Gov. Asa Hutchinson said the state is on track to meet his goal of conducting 60,000 COVID-19 tests in May. He also said Wednesday (May 13) state and university officials are working on return protocols for fall classes.
As of May 12, there have been 23,949 tests conducted in Arkansas, for an average of 1,995.75 tests a day. On that pace the state could test almost 62,000 in May. Arkansas Secretary of Health Dr. Nate Smith also said the Arkansas Department of Health has a goal of employing 350 people as contact tracers. He said the state now has just over 200 doing that job.
Known COVID-19 cases in Arkansas totaled 4,236, on Wednesday, up from 4,164 on Tuesday. Of the 72 new cases, only one was from within a prison. The number of deaths rose from 95 to 97. Of the total cases, 862 are active cases, with 3,277 recoveries. The number of COVID patients hospitalized in Arkansas was 64 on Wednesday, up from 59 on Tuesday. Of the COVID-19 patients, 13 were on ventilators, up from 12 on Tuesday.
As of Wednesday at 1 p.m., there were 1,379,756 U.S. cases and 83,150 deaths. Globally, there were 4,312,969 cases and 294,647 deaths.
In response to a media question, Gov. Hutchinson said they are working with university officials to considering rules and procedures for students returning to universities in the fall, such as testing students from out of state and those who live in the sometimes confined quarters of dormitories.

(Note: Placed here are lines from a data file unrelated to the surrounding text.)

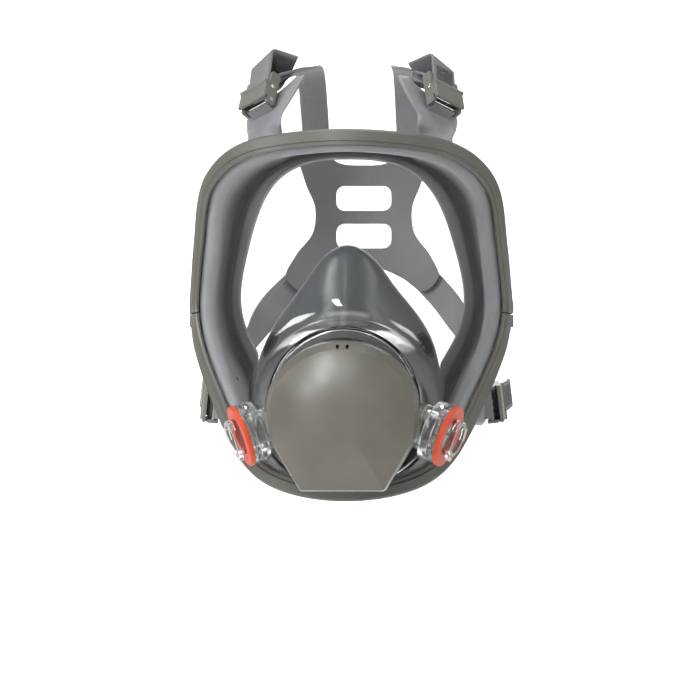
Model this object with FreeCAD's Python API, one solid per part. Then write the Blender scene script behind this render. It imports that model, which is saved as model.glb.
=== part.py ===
"""Full-face respirator for spray painting: a curved clear window in a two-piece frame, a rubber face seal with four
strap tabs, a nose cup, a centre adapter with speech diaphragm and exhalation valve under a snap-on cover, two
bayonet filter ports with orange gaskets, and a four-strap head harness with a pad behind the head.

Row frame in millimetres: +X to the viewer's right when facing the mask, +Y towards the wearer, +Z up.
The origin is on the mask's middle plane, level with the joints of the frame halves, which are the rearmost
points of the window's rim.  Each STEP file in parts/ is one node; pieces on the right side have x above 0.
"""
import FreeCAD, Part
import math
import os

V = FreeCAD.Vector

# ---------------------------------------------------------------- driving dimensions
WINDOW_R = 94.5            # the window is part of an upright cylinder
WINDOW_FRONT_Y = -60.0     # its foremost line
WINDOW_AXIS_Y = WINDOW_FRONT_Y + WINDOW_R
LENS_T = 2.2
BOSS_Z = -50.0             # height of the adapter boss's axis, which runs along Y
BOSS_FRONT_Y = -87.0
BOSS_R = 42.0              # front edge of the boss
BOSS_SLOPE = 4.0           # mm back for each mm outward on the boss's cone
BOSS_EDGE_R = 3.2
BOSS_FOOT_R = 12.0         # blend between the boss and the window
HOLE_R = 30.5              # adapter hole in the boss
NECK_R = 30.0              # adapter neck through that hole
STRAP_W = 17.0
STRAP_T = 1.8
GAP = 0.3                  # running space between bodies

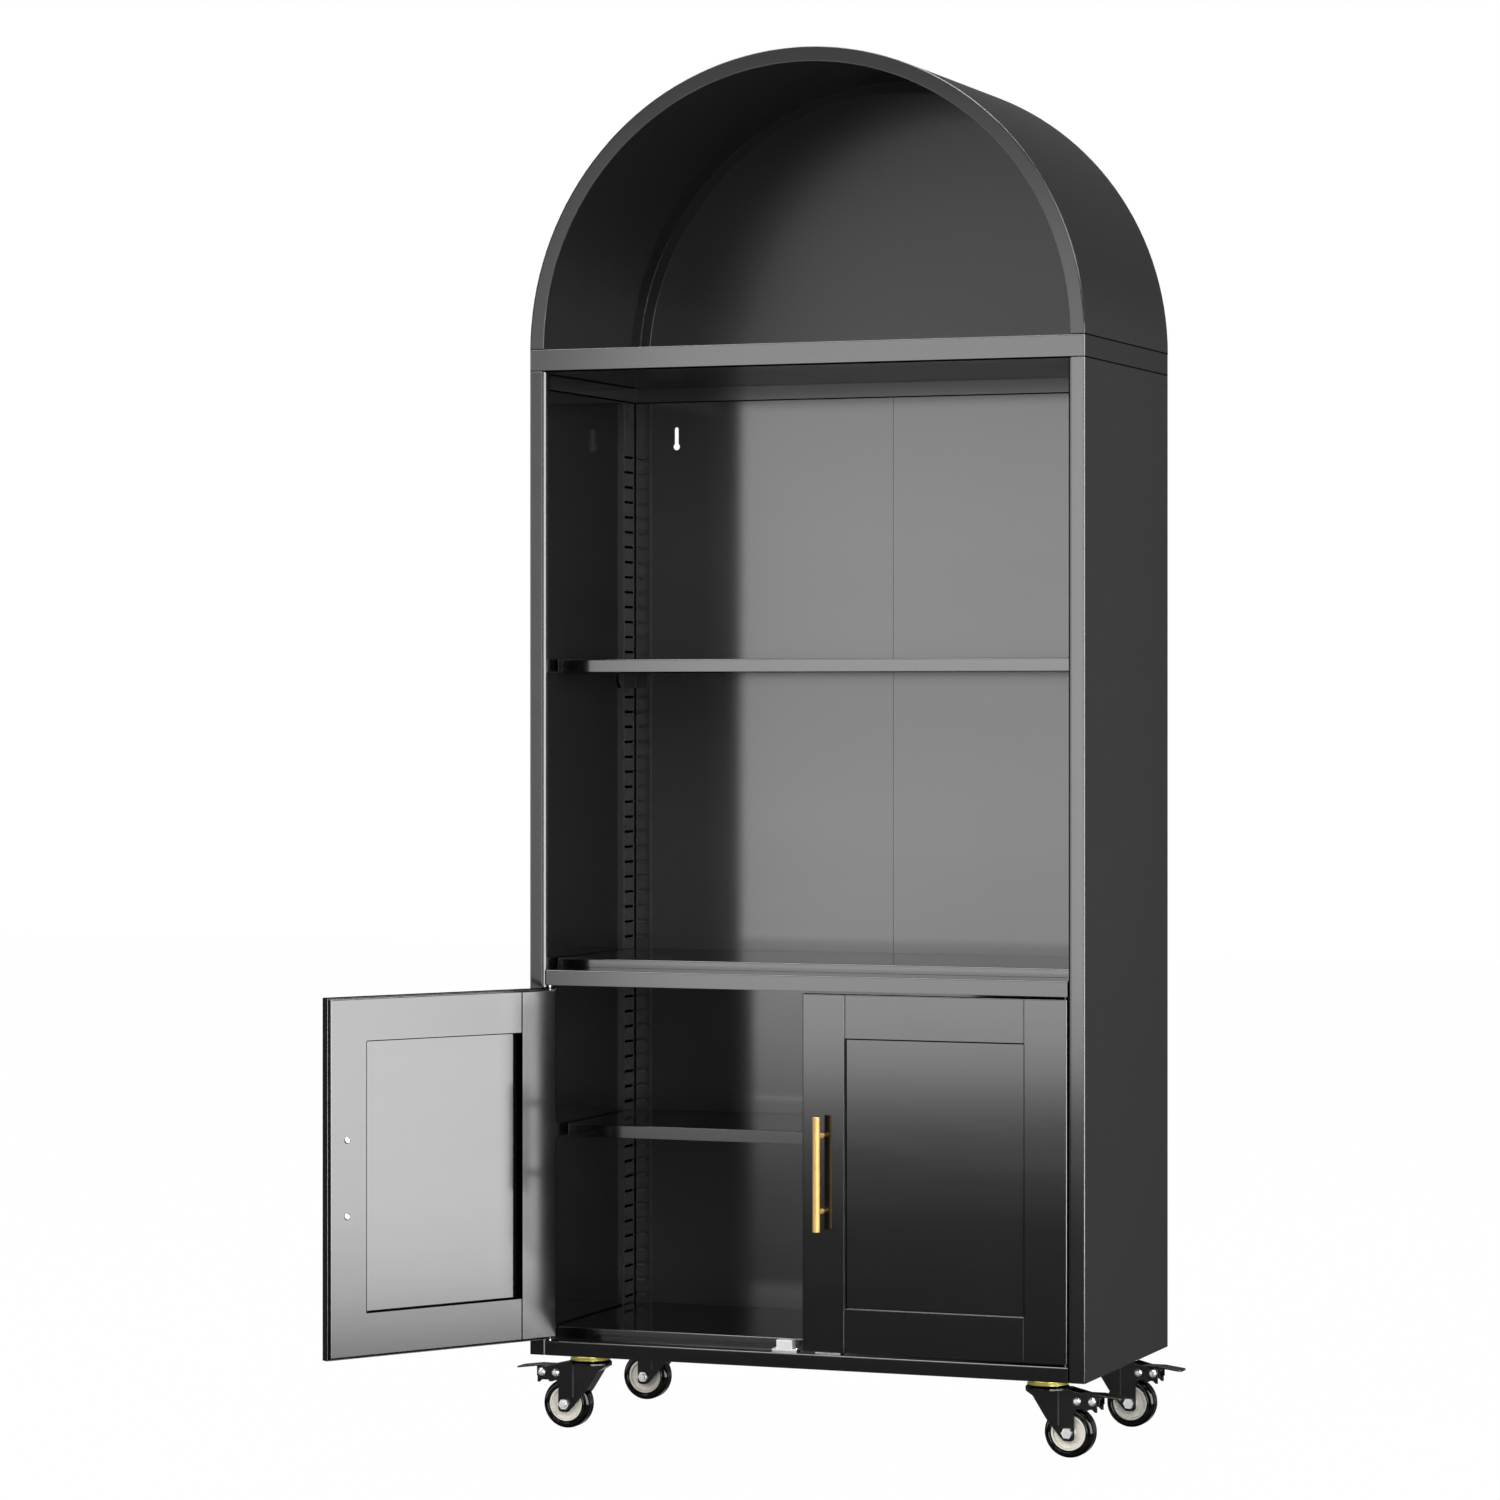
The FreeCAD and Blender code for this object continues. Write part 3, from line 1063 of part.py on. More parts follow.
for name, sign_x, sign_y, turn in SPOTS:
    def put(thing, z="0"):
        return place(thing, x=sign_x + "kingpin_x", y=sign_y + "kingpin_y", z=z, turn=turn)

    bolt_spots = [(a + "bolt_x", b + "bolt_y") for a in ("-", "") for b in ("-", "")]
    plate = new_body("plate_" + name)
    add(plate, "XY_Plane", box("-plate_length / 2", "plate_length / 2",
                               "-plate_width / 2", "plate_width / 2"),
        "0", "plate_height")
    soften(plate, "plate_round", *[along("z", x=a + "plate_length / 2", y=b + "plate_width / 2")
                                   for a in ("-", "") for b in ("-", "")])
    bore(plate, "XY_Plane", bolt_spots, "bolt_radius + running_gap",
         "-overrun", "plate_height + 2 * overrun")
    bore(plate, "XY_Plane", [("0", "0")], "kingpin_radius + running_gap",
         "-overrun", "plate_height + 2 * overrun")
    plates.append(put(plate, "plate_level"))

    race = new_body("race_" + name)
    spin(race, "XZ_Plane", box("kingpin_radius + running_gap", "race_radius", "0", "race_height"), "Z_Axis")
    soften(race, "race_round", ring_at("z", "0", "race_radius"), ring_at("z", "race_height", "race_radius"))
    races.append(put(race, "race_level"))

    kingpin = new_body("kingpin_" + name)
    boss(kingpin, "XY_Plane", [("0", "0")], "kingpin_radius",
         "crown_underside - seat_gap - kingpin_head_height",
         "channel_level - crown_underside + seat_gap + kingpin_head_height")
    boss(kingpin, "XY_Plane", [("0", "0")], "kingpin_head_radius",
         "crown_underside - seat_gap - kingpin_head_height", "kingpin_head_height")
    kingpins.append(put(kingpin))

    for i, (a, b) in enumerate(bolt_spots):
        bolt = new_body("bolt_%s_%d" % (name, i))
        add(bolt, "XY_Plane", hexagon(a, b, "bolt_flat_radius"), "-bolt_head_height", "bolt_head_height")
        boss(bolt, "XY_Plane", [(a, b)], "bolt_radius", "-bolt_head_height",
             "bolt_head_height + plate_height + channel_skin + thread_reach")
        bolts.append(put(bolt, "plate_level"))

    fork = put(make_fork("caster_%s_fork" % name))
    axle = put(make_axle("axle_" + name))
    near = put(make_rivet("rivet_near_" + name, "rivet_near"))
    far = put(make_rivet("rivet_far_" + name, "rivet_far"))
    pins = group("caster_%s_pins" % name, [axle, near, far])
    brake = put(make_brake("caster_%s_brake" % name))

    tyre = new_body("caster_%s_tyre" % name)
    spin(tyre, "YZ_Plane", box("-tyre_width / 2", "tyre_width / 2", "centre_radius", "wheel_radius"),
         "Y_Axis")
    soften(tyre, "tyre_shoulder", ring_at("y", "-tyre_width / 2", "wheel_radius"),
           ring_at("y", "tyre_width / 2", "wheel_radius"))
    centre = new_body("caster_%s_wheel" % name)
    hub_half = "fork_gap / 2 - 2 * seat_gap"
    web = "tyre_width / 2 - centre_dish"
    spin(centre, "YZ_Plane", [
        ("-(%s)" % hub_half, "axle_radius + running_gap"), (hub_half, "axle_radius + running_gap"),
        (hub_half, "centre_hub_radius"), (web, "centre_hub_radius + bend"),
        (web, "centre_radius - centre_dish - bend"), ("tyre_width / 2", "centre_radius - centre_dish"),
        ("tyre_width / 2", "centre_radius"), ("-tyre_width / 2", "centre_radius"),
        ("-tyre_width / 2", "centre_radius - centre_dish"), ("-(%s)" % web, "centre_radius - centre_dish - bend"),
        ("-(%s)" % web, "centre_hub_radius + bend"), ("-(%s)" % hub_half, "centre_hub_radius"),
    ], "Y_Axis")
    for thing in (tyre, centre):
        place(thing, x="%s(kingpin_x + trail)" % sign_x, y=sign_y + "kingpin_y", z="wheel_radius")
    keep(fork, pins, brake, tyre, centre)
keep(group("caster_plates", plates), group("caster_races", races),
     group("caster_kingpins", kingpins), group("caster_bolts", bolts))

doc.recompute()
bad = [item.Label for item in doc.Objects if "Invalid" in item.State or "Error" in item.State]
if bad:
    raise ValueError("objects with an error: " + ", ".join(bad))
for piece in pieces:
    if piece.Shape.isNull() or not piece.Shape.isValid():
        raise ValueError("bad shape " + piece.Label)
for piece in pieces:
    piece.Shape.exportStep("parts/%s.step" % piece.Label)
    extent = piece.Shape.BoundBox
    print("%-26s %2d solids  x %8.2f %8.2f  y %8.2f %8.2f  z %8.2f %8.2f" % (
        piece.Label, len(piece.Shape.Solids), extent.XMin, extent.XMax, extent.YMin, extent.YMax,
        extent.ZMin, extent.ZMax))
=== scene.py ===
# %% [markdown]
# # An arched bookcase of black enamelled sheet
# The measured frame of the bookcase comes in ready made: folded walls, trays, shelves, doors and
# casters. This lesson dresses it. It gives every sheet a lively enamel, turns the wheels and
# their swivel races again with the lips and lines that the frame leaves out, and sets up a small
# studio whose soft boxes draw the long gradients that make black gloss readable. All lengths are
# in metres.

# %% Load the frame
import json
import math
import bmesh
import bpy
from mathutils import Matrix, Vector


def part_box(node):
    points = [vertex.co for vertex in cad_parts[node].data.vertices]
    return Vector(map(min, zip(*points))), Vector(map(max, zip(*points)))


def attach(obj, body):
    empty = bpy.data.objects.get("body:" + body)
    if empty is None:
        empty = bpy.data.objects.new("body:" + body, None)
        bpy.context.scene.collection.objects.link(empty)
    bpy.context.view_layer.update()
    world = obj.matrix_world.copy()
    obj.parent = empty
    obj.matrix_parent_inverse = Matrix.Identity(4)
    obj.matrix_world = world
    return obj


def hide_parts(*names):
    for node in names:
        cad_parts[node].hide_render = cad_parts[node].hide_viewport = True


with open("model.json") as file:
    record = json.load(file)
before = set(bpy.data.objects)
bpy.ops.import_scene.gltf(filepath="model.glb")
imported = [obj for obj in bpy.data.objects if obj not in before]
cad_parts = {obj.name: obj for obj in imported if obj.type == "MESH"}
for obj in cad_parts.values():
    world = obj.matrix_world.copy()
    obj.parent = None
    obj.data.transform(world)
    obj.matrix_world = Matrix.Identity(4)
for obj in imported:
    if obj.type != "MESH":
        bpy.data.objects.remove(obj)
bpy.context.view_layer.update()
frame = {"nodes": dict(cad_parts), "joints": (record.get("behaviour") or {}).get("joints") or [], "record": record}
nodes = frame["nodes"]

# %% [markdown]
# ## Camera
# The picture was taken from the front right, level, at about chest height and from far off, so
# that uprights stay upright. A wide lens close by would make the casters flare out. A long lens
# from six and a half metres gives the right perspective, and a small vertical shift keeps the
# camera level while the bookcase sits a little low in the frame.

# %% Camera
PICTURE_PX = 1500
FOCAL_PX = 4736.0
MIDDLE_ROW_PX = 703.8
SENSOR = 36.0
CAMERA_SPOT = (2.239, -6.192, 1.0046)
CAMERA_TURN = math.radians(21.1)
LEVEL = math.radians(90)
CAMERA_REACH = 60
camera_data = bpy.data.cameras.new("camera")
camera_data.sensor_width = SENSOR
camera_data.lens = FOCAL_PX / PICTURE_PX * SENSOR
camera_data.shift_y = (MIDDLE_ROW_PX - PICTURE_PX / 2) / PICTURE_PX
camera_data.clip_end = CAMERA_REACH
camera = bpy.data.objects.new("camera", camera_data)
camera.location = CAMERA_SPOT
camera.rotation_euler = (LEVEL, 0, CAMERA_TURN)
bpy.context.scene.collection.objects.link(camera)
bpy.context.scene.camera = camera
print("lens: %.1f mm" % camera_data.lens)

# %% [markdown]
# ## Shader maths as plain expressions
# A material is a little sum: a mask times a shade, plus a bit of noise. Blender draws such sums
# as boxes and wires, which are slow to read. Here one small class holds a wire, and Python's own
# operators add the Math nodes, so that a recipe reads like the sum that it is.

# %% A wire that can be added, multiplied and subtracted
class Wire:
    def __init__(self, recipe, socket):
        self.recipe = recipe
        self.socket = socket

    def _math(self, operation, first, second):
        settings = {"operation": operation}
        return self.recipe.node("ShaderNodeMath", settings, {0: first, 1: second})

    def __add__(self, other):
        return self._math("ADD", self, other)

    def __radd__(self, other):
        return self._math("ADD", other, self)

    def __sub__(self, other):
        return self._math("SUBTRACT", self, other)

    def __rsub__(self, other):
        return self._math("SUBTRACT", other, self)

    def __mul__(self, other):
        return self._math("MULTIPLY", self, other)

    def __rmul__(self, other):
        return self._math("MULTIPLY", other, self)

    def __truediv__(self, other):
        return self._math("DIVIDE", self, other)

    def clamp(self, low=0.0, high=1.0):
        return self._math("MAXIMUM", self._math("MINIMUM", self, high), low)

    def ramp(self, *stops):
        """Read a value off a ramp of (position, grey) stops."""
        return self.recipe.node("ShaderNodeValToRGB", {"stops": stops}, {"Fac": self})


print("wire ready")

# %% [markdown]
# ## One method for every other node
# Noise, ramps, bevels and shaders each need the same three things: a type, its settings, and what
# goes into its sockets. A Recipe is the list of nodes of one material. Its `node` method takes
# all three, and the few helpers under it only give the usual nodes shorter names.

# %% Recipe
LINE_SOFTNESS = 0.0003
EDGE_GAIN = 6.0
BEVEL_SAMPLES = 6
# Which of a Mix node's many sockets take the two colours and give the mixed one.
FIRST_COLOUR = 6
SECOND_COLOUR = 7
MIXED_COLOUR = 2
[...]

“We are looking and working with our higher education institutions (for) a means in which we can do rapid testing of students, not necessarily all students, but students that are symptomatic, students that have a particular need for testing that we can move in there quickly, identify any issue, and address it,” he said.
And in another response to a media question, the governor said he supports no-excuse mail-in voting, but it’s too early to make a decision on voting changes for the November general election.
“In terms of absentee voting, I’m in favor of no-excuse absentee voting. And so if there is a issue that needs to be addressed in November in which we are still in a public health emergency, I will at that time use the (emergency) powers for no-excuse absentee voting just has I did in some of the special elections that we’ve already had.”
Also on Wednesday, TY Garments, the China-based company operating in the Port of Little Rock, announced the donation of 1,500 disposable protective coveralls to Arkansas healthcare workers. Initially, 500 were given to the University of Arkansas for Medical Sciences, 500 to the city of Little Rock and 100 to Arkansas Children’s Hospital.
The suits have been approved by the health department in China, produced at the Suzhou facility and have a protective hood, with elastic around the wrists and ankles and a front zipper. The heavyweight layered meltblown polypropylene is bonded together so it’s fluid, tear and puncture resistant and is 100% latex free.